I’d call it non-critical if:
- The grass is mostly green or quickly recovering
- The soil is flat and not compacted
- There’s no sour smell or slime
- Weeds have not started taking over
- The area gets regular light watering
In that case, a thin topdress and a few weeks of care is usually enough. Overcorrecting can do more harm than the compost pile did.
Aftercare that actually makes the repair hold
Once the spot is fixed, think like a lawn root. It wants moisture, oxygen, and a stable surface. Keep the area evenly watered, but don’t turn it into mud. If you see footprints staying visible after you step away, you’re watering too much.
A slow-release lawn fertilizer can help later, but wait until the new grass is established. Feed too early and you’ll push weak growth that depends on constant watering.
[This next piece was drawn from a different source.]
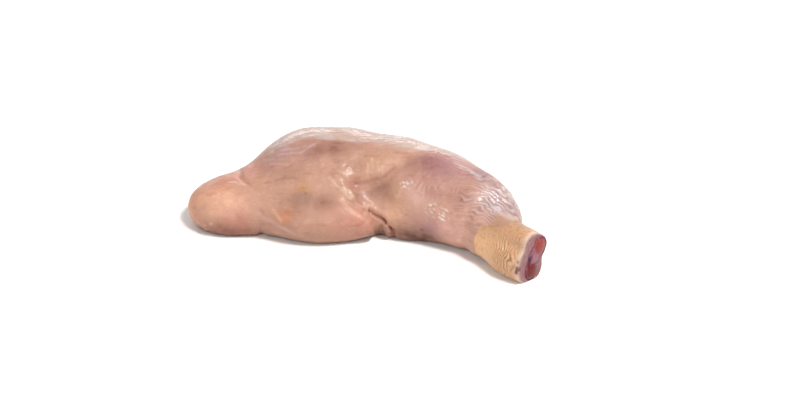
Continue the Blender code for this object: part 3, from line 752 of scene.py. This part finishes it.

That’s not strength, that’s babysitting.
If weeds pop up in the repaired area, hand-pull them while they’re young. Spraying herbicide too soon can damage fresh seedlings. That’s another common misunderstanding: people assume “weed control” is the next step automatically, when in reality the patch may need breathing room more than chemicals.
A simple repair checklist
- Remove all compost residue and debris
- Check whether the grass is alive or dead
- Loosen compacted soil gently
- Level low spots with topsoil-based fill
- Topdress lightly if grass is still present
- Reseed bare areas with matching grass seed
- Keep the surface damp, not saturated
- Avoid traffic until the turf is established
The bottom line
Repairing a lawn after compost pile removal is usually more about cleanup and leveling than heavy reconstruction. If the grass is still alive, give it a chance first. If it isn’t, reseed into a flat, lightly loosened surface and resist the urge to overbuild the spot with compost. The best repairs are the ones that disappear into the rest of the lawn in a few weeks, not the ones that look like a garden project forever.